69ý were less likely to do so, however, when the teacher’s physical movements conveyed contradictory information. In the above-mentioned problem, for instance, some teachers would individually point to all the numbers on both sides of the equation while telling students to add just the 4 and the 5 to get the sum.

Another example from a study by Ms. Alibali: Researchers showed 25 preschoolers videotaped lessons on the notion of symmetry. Half the children watched tapes in which the instructor gestured and spoke. The rest of the children saw tapes in which the teacher made no gestures.

The investigators found that students learned more, in the sense that they scored higher on a test of symmetry than they had before, from the videotapes incorporating both speech and gesture.

“There’s lots of other evidence that gestures do matter,” said Ms. Alibali. “But it’s pretty challenging to quantify that, and I’m not sure how much they do matter.”

Teachers, too, can learn from gestures students make, such as the hand-cupping motion made by the child confronted with short and tall water glasses.

Ms. Alibali and Ms. Goldin-Meadow contend that “mismatches” between students’ verbal responses and their gestures signal that they are “ready to learn” a concept.

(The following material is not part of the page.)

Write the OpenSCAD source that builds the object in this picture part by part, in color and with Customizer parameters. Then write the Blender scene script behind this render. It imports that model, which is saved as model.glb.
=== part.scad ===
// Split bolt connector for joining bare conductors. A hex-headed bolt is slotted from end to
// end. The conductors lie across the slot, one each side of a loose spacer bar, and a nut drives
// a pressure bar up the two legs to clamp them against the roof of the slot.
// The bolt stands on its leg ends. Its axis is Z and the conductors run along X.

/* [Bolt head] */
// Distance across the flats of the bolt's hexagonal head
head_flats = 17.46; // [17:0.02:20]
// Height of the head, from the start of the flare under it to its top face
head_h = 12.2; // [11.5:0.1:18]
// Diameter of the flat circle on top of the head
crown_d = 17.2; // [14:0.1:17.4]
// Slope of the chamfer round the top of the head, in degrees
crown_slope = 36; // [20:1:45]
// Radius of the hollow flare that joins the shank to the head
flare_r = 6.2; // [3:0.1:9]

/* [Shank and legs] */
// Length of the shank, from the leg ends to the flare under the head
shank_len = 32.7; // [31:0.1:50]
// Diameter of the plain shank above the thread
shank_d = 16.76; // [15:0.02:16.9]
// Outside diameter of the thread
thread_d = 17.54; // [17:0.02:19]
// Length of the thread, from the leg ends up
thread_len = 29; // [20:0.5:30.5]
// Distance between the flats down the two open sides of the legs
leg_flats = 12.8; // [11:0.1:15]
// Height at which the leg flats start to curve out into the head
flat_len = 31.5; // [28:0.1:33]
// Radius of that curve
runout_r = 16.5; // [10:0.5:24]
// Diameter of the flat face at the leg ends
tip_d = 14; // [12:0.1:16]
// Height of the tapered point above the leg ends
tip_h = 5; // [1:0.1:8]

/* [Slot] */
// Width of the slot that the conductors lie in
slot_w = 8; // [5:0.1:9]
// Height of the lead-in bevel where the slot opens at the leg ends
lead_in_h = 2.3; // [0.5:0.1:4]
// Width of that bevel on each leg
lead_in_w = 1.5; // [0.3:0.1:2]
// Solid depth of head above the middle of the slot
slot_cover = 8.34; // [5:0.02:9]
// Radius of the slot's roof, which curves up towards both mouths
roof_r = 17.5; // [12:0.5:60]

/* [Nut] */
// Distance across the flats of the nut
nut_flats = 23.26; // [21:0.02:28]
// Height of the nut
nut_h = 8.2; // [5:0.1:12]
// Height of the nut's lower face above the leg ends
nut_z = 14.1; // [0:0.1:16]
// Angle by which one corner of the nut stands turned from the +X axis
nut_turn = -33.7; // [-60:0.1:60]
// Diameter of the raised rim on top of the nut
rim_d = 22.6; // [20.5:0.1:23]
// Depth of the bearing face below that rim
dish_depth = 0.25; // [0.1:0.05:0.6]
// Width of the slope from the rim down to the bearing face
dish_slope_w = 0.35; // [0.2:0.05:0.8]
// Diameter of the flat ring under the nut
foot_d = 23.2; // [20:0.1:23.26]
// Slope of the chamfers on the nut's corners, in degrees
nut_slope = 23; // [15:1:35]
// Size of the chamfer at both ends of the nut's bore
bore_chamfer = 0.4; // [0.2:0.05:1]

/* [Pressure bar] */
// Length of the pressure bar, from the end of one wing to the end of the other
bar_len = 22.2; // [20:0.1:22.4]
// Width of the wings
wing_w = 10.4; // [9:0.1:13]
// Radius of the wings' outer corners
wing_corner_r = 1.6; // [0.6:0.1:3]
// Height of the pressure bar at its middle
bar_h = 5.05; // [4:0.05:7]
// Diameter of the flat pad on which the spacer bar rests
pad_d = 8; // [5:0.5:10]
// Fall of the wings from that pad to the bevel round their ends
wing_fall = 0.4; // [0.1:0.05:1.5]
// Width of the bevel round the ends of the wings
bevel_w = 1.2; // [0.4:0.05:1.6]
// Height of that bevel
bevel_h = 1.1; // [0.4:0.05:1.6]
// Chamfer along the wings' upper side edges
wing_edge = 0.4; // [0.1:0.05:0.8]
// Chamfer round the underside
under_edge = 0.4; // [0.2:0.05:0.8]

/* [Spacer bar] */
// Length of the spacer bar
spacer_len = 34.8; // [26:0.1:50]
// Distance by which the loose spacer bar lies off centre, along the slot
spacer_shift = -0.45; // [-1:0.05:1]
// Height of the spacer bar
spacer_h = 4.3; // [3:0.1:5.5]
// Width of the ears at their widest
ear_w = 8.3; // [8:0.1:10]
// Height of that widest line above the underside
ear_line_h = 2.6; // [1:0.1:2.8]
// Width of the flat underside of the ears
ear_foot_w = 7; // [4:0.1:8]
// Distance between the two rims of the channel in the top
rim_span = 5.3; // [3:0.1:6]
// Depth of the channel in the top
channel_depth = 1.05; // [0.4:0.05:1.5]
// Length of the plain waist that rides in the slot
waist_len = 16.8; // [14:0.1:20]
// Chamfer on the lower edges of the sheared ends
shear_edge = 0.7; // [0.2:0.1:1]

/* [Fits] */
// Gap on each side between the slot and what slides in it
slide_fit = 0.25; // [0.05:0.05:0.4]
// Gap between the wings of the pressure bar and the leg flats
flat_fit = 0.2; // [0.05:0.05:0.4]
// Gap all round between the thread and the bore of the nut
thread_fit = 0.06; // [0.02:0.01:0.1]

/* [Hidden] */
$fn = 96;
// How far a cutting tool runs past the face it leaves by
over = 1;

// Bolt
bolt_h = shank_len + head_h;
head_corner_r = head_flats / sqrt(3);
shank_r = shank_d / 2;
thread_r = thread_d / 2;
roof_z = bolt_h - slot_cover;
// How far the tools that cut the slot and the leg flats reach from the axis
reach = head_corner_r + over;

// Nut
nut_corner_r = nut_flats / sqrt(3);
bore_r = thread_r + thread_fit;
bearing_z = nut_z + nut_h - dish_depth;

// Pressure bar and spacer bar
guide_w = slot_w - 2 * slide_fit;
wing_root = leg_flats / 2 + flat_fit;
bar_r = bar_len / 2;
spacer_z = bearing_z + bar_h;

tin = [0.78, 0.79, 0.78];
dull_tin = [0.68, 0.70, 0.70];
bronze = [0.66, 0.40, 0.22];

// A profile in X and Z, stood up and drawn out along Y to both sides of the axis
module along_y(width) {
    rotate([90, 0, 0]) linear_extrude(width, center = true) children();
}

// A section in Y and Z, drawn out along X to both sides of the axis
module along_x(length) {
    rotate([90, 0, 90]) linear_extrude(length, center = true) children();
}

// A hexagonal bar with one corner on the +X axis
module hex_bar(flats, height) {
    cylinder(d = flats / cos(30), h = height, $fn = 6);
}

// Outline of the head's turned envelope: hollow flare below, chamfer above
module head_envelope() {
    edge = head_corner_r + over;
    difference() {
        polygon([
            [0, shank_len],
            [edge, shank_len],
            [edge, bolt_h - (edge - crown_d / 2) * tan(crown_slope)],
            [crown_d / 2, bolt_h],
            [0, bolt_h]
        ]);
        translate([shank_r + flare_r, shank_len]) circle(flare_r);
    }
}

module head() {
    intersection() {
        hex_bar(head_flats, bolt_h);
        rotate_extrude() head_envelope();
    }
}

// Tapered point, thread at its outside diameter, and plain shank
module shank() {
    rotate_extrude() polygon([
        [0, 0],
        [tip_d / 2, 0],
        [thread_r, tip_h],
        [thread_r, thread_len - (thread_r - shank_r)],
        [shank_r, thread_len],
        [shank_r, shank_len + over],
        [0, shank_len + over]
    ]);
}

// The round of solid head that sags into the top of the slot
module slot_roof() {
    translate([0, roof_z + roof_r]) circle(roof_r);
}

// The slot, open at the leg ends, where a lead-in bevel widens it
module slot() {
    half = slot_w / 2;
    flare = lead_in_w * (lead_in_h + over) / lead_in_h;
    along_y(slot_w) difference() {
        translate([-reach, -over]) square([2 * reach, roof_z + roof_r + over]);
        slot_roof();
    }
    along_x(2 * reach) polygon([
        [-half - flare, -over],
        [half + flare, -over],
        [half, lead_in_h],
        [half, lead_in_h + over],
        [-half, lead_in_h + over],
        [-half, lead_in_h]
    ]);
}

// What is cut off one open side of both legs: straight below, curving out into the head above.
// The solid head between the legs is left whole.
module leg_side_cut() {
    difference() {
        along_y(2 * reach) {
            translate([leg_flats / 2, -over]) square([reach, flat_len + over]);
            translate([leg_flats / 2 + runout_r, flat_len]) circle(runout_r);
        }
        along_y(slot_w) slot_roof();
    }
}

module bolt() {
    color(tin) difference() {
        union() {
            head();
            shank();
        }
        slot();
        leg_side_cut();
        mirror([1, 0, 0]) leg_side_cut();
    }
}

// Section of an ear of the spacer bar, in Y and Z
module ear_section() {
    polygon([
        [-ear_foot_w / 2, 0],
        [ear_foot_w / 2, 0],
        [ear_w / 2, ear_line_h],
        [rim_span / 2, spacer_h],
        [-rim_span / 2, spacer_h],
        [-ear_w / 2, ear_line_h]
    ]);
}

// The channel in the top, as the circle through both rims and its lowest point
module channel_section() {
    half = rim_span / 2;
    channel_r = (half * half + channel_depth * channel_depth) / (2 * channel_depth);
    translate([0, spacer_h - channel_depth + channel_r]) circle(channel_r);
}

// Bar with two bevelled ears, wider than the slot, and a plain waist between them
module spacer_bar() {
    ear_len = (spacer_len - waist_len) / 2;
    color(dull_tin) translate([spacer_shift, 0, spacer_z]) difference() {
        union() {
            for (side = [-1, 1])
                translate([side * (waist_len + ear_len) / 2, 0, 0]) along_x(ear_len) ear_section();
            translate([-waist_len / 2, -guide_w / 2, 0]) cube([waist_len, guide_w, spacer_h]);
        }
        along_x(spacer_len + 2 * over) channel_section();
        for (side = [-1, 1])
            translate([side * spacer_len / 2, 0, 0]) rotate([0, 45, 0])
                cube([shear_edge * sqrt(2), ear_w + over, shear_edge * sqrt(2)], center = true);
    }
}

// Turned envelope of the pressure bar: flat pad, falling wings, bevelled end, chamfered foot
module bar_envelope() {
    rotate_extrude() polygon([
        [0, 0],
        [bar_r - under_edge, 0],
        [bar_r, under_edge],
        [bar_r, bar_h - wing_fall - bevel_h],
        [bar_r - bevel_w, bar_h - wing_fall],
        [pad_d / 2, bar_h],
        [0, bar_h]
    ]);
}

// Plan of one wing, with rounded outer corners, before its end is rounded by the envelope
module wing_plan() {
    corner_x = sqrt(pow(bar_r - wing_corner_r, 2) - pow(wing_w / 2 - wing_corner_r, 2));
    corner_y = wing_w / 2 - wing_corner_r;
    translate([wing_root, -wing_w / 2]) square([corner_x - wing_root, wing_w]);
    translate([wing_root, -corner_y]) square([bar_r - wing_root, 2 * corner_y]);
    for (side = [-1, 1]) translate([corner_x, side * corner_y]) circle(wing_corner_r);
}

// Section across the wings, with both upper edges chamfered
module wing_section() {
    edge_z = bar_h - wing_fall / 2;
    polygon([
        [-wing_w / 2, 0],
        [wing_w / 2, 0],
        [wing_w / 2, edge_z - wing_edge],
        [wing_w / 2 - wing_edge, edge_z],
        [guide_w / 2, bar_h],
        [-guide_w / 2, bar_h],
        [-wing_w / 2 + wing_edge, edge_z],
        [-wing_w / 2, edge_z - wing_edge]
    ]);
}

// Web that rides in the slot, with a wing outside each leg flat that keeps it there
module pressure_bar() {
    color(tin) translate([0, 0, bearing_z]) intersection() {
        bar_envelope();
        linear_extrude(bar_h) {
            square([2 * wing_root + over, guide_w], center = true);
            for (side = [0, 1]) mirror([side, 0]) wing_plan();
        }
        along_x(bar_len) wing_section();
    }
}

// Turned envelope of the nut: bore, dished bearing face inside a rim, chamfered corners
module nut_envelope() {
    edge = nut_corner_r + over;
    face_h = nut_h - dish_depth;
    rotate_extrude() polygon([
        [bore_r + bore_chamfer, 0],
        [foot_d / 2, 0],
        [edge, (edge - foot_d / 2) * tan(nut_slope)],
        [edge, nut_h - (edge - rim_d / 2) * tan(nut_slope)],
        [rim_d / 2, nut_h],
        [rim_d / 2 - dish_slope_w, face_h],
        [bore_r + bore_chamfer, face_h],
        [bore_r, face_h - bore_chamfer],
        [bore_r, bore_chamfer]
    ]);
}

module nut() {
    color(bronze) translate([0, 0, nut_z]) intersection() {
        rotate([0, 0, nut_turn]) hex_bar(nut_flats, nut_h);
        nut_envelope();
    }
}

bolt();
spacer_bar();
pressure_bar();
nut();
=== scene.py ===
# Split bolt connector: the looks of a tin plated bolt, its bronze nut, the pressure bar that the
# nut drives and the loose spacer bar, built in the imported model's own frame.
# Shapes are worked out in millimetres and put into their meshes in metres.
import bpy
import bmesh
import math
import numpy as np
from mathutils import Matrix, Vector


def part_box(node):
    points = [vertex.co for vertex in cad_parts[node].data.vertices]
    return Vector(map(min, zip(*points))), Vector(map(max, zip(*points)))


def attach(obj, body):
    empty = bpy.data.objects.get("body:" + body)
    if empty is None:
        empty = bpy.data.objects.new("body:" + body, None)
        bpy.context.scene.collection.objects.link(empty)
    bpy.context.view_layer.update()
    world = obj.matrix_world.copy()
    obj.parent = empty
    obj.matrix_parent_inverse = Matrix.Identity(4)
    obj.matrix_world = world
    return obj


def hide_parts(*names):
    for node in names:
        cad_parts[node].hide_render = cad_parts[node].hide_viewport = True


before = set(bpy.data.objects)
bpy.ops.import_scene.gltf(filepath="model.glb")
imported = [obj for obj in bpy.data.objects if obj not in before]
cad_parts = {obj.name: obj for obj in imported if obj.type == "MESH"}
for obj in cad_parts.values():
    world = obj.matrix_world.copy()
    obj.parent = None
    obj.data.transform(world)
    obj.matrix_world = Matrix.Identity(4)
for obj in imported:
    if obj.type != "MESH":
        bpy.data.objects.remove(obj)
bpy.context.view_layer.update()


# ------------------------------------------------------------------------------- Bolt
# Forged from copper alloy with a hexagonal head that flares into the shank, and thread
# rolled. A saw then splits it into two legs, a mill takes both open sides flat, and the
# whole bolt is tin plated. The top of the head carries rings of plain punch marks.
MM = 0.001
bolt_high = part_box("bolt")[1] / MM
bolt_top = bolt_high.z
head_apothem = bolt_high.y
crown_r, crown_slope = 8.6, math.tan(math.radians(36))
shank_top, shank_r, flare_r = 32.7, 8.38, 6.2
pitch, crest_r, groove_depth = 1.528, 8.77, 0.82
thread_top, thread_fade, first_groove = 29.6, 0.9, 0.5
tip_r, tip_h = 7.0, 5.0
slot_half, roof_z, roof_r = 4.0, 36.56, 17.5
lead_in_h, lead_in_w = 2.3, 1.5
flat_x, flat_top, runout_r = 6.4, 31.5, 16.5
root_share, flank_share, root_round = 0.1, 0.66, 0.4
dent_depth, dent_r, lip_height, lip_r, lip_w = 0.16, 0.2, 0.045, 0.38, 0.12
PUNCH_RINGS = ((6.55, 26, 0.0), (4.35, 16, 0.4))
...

Their studies have shown that children who make such mismatched gestures, with a little more instruction, more easily master the concepts being taught than students who don’t gesture at all when they give a wrong answer, or those whose gestures and verbal responses are both incorrect.

In the water-glass task, for instance, such a child might hold her hand out flat in the air, palm down, to show that she is focusing on the glasses’ height. As students master a concept, researchers say, they replace their gestures with appropriate language.

Teachers who pick up on these subtle cues can tailor their instruction accordingly, say Ms. Goldin-Meadow and Ms. Alibali. Similarly, some experts also believe that teachers who are conscious of their own gestures and those motions’ effect on students could use them more deliberately to promote learning.

To a degree, some teachers may already do that, consciously or unconsciously. Ms. Alibali, for instance, videotaped a 6th grade math teacher introducing her students to algebra concepts. Watching the tapes later, the researchers noticed that the teacher gestured more frequently when discussing more abstract ideas or when students asked questions.

Some Scholars Skeptical

Ms. Alibali, for one, would like to do studies that identify the kinds of teacher gestures that might be most effective with students. Other scholars, though, say they are skeptical of such efforts.

“When you’re articulating your ideas, gestures are usually not a conscious part of the way you do so,” said Noel D. Enyedi, an assistant professor of psychological studies in education from the University of California, Los Angeles. “It’s not exactly clear to me that you’d want to teach teachers to gesture in a certain way.”

But experts agree that the studies are opening a new window on learning. “We’ve had this almost exclusive look in education at language,” said Mr. Roth, the Canadian researcher. “I think that’s been to the detriment of some of these other ways we’ve learned to communicate.”